People often claim about having luck or not having luck.  Much of what is called luck are opportunities afford to almost everyone... those with luck simply see the opportunities and seize them.  Success breeds the confidence to keep it up.  Success comes from hard work and perseverance.  

Let me finish this posting with two quotes that sum up how I look at luck.   The first is from Thomas Edison who said “Opportunity is missed by most people because it is dressed in overalls and looks like work."  Another Thomas, Thomas Jefferson, said:  “I'm a great believer in luck, and I find the harder I work, the more I have of it."

1 comment:

  1. The Celts also believed the rabbit was sacred because of its prowess in the field of reproduction. Is that why when a female says, "the rabbit died", to a male, it's not luck, but sure probability? lol
    Animals have often been a part of a spiritual culture to explain human behavior. Animals possess certain attributes, when magnified makes that particular animal seem to possess great powers.
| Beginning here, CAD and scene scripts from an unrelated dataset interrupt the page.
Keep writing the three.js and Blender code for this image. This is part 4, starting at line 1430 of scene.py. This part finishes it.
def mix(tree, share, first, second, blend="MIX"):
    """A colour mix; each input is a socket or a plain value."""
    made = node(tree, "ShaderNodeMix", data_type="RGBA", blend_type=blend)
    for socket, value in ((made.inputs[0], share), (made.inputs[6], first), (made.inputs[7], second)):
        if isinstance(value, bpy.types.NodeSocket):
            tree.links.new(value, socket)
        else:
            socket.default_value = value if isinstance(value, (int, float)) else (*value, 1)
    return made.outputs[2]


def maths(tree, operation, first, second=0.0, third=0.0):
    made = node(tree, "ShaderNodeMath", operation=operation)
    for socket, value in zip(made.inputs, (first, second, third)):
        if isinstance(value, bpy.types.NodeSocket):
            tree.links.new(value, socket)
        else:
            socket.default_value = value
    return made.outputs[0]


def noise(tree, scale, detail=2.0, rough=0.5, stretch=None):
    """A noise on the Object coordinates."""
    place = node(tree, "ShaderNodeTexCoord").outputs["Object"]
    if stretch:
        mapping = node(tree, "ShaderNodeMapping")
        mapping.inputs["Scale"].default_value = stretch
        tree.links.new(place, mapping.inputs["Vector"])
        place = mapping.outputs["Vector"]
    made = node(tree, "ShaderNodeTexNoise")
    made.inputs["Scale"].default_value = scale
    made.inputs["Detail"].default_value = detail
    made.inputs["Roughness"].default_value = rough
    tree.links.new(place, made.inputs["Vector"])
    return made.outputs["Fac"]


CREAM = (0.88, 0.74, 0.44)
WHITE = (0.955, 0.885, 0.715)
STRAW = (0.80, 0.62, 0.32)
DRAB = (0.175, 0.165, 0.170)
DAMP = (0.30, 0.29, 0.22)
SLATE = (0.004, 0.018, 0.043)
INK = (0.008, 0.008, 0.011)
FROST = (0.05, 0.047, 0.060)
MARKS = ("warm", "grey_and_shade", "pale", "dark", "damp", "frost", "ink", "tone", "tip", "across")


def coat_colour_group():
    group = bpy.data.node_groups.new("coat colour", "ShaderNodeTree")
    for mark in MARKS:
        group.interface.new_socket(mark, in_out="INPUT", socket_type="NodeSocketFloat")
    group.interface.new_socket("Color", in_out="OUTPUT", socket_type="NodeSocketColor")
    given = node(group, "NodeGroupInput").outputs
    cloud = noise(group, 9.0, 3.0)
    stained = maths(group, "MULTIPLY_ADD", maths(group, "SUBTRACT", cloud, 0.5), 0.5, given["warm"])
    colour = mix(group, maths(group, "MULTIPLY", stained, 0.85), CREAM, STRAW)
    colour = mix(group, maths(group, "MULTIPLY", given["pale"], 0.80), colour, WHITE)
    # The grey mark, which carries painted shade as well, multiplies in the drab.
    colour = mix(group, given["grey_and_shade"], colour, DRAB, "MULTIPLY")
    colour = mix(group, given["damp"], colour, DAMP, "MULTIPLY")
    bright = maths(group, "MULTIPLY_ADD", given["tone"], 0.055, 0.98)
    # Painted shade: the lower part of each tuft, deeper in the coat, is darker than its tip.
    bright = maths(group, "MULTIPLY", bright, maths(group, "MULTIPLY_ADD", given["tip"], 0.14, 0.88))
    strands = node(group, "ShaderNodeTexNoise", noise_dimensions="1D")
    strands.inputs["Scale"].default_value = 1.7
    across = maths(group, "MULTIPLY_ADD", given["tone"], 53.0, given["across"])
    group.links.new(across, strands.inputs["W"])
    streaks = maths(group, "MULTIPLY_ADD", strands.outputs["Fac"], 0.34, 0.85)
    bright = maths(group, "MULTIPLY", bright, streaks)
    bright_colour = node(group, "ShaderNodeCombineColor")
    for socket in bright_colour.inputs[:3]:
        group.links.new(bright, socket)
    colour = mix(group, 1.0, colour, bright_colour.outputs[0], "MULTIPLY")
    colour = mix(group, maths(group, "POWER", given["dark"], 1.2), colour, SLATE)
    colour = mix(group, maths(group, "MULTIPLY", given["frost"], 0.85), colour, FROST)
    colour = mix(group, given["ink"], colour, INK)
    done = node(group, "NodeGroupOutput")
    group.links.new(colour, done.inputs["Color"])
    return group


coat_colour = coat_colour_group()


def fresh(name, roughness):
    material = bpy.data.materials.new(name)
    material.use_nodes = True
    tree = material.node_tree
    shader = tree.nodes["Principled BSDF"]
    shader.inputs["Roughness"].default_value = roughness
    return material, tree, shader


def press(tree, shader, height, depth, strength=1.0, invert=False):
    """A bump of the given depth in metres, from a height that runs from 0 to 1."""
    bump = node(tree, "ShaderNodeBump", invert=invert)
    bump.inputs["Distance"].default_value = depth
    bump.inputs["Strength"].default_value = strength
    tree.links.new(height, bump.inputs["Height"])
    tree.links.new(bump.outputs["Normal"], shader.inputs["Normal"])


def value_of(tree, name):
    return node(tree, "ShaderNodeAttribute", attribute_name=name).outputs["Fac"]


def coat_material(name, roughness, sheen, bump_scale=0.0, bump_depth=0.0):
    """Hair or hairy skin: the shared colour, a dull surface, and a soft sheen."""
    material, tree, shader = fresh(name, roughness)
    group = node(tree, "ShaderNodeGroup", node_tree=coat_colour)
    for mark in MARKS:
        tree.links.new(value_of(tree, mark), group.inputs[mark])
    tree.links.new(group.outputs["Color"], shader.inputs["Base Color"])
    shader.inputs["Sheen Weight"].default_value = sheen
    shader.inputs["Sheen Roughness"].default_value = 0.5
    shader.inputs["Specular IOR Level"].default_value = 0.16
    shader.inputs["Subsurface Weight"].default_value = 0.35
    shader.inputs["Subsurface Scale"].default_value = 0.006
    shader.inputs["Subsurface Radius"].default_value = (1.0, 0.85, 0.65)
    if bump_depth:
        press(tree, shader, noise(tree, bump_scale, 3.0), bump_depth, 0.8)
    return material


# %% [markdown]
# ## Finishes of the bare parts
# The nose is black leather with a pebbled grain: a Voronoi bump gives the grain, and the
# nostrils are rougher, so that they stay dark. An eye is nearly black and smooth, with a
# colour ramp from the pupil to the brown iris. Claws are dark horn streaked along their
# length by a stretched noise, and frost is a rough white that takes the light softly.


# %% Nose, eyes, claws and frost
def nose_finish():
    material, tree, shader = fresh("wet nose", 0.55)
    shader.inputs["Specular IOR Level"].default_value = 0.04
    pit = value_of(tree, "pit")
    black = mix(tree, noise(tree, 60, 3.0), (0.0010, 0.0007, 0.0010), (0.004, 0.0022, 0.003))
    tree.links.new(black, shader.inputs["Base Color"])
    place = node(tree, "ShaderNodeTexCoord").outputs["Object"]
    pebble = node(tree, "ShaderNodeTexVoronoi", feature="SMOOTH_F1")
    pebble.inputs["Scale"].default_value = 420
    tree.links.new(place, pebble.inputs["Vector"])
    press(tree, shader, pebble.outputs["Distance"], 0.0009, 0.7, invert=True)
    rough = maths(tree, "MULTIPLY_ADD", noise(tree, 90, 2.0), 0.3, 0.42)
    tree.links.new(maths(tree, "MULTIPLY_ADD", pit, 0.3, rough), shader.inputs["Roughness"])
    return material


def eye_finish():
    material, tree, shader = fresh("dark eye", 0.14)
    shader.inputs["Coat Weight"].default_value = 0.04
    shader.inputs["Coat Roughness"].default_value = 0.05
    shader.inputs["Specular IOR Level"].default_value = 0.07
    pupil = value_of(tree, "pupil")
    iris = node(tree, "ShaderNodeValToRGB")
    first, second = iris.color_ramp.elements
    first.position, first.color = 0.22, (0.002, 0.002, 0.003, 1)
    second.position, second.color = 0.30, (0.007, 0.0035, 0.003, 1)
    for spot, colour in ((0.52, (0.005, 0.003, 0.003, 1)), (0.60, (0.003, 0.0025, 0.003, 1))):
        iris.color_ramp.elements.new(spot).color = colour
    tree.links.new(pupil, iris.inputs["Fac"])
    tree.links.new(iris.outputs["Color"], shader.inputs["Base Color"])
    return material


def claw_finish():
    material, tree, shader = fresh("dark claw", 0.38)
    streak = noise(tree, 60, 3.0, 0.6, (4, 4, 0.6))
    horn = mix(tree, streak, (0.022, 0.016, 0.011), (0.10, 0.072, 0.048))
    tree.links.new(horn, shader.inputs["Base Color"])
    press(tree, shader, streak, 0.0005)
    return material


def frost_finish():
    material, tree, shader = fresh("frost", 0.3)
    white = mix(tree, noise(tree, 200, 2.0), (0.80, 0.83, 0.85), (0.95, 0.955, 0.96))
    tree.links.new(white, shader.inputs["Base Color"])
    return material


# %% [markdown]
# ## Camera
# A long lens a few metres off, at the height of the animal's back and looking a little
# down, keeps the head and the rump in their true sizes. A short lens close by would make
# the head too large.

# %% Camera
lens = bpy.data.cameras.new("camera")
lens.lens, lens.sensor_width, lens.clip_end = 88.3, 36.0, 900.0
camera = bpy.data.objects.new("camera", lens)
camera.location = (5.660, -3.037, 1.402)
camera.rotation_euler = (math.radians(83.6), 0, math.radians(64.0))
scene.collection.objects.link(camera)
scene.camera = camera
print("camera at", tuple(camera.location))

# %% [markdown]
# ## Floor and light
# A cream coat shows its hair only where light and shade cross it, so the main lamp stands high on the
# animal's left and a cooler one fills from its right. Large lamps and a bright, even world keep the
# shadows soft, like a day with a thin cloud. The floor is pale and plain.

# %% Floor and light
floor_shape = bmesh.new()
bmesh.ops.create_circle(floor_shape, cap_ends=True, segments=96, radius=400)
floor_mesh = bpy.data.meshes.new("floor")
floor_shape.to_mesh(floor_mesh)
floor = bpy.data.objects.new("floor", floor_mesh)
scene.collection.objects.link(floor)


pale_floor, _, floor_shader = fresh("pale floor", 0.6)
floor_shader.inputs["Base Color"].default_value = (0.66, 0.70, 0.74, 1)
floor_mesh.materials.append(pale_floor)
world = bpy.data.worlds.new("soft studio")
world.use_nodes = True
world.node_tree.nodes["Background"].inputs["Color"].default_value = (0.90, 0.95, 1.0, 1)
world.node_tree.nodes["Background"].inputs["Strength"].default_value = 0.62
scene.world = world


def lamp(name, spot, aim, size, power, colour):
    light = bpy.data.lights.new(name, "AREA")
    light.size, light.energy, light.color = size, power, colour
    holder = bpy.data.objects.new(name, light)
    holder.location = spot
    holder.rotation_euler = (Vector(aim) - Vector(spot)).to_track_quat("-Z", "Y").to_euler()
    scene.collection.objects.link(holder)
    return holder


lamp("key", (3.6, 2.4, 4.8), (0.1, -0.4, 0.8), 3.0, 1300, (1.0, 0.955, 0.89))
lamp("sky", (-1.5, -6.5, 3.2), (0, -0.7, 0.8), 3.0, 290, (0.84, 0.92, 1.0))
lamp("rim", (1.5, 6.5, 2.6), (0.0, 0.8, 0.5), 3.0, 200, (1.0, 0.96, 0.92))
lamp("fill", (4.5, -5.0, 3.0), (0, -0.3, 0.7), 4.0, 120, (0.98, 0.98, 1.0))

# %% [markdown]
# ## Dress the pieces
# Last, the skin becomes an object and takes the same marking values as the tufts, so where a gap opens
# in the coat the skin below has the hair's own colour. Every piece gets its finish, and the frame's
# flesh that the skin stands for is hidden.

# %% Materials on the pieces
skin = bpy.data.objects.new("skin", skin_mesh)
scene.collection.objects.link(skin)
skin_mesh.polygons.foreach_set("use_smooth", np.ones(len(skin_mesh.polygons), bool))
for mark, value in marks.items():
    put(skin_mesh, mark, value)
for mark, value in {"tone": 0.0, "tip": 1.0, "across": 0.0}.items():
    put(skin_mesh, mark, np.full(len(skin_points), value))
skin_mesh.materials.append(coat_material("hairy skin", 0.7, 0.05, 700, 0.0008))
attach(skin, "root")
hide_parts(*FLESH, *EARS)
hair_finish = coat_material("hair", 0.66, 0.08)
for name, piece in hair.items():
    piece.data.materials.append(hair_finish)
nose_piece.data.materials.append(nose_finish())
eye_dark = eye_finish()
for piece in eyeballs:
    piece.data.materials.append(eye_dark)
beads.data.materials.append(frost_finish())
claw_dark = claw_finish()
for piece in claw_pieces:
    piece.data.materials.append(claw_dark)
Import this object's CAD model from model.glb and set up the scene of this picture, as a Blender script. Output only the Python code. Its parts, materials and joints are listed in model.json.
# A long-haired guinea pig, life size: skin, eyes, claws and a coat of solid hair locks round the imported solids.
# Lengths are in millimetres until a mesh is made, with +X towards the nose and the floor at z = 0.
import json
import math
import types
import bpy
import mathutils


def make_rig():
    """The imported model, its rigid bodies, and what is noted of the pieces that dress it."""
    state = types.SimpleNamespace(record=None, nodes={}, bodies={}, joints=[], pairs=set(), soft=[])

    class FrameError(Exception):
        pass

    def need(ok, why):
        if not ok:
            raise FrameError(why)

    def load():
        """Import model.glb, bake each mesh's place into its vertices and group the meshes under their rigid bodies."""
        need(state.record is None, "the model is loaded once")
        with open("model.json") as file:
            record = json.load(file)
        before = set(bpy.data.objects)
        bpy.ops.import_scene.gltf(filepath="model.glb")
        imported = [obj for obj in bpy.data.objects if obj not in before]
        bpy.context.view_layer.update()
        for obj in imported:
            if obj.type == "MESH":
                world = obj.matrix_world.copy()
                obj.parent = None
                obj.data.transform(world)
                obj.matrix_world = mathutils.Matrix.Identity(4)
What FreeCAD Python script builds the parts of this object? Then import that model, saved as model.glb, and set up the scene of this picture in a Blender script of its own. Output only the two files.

I suppose in those terms, humans want to believe they possess such powers and maybe by possessing such object (such as a rabbit's foot) it will bring that luck of greatness. I think we all at some points in our life to think we can be greater than what we are and hope, dream, envy the luck.

    But why the rabbit's foot started long ago is strange because I am sure it did convey the philosophical notions as above. I never liked them when I was growing up. To me it was too gross to carry any part of a dead animal around. lol But I have to think, whatever works for you go for it. All of us need all the luck we can get. And maybe a prayer or two.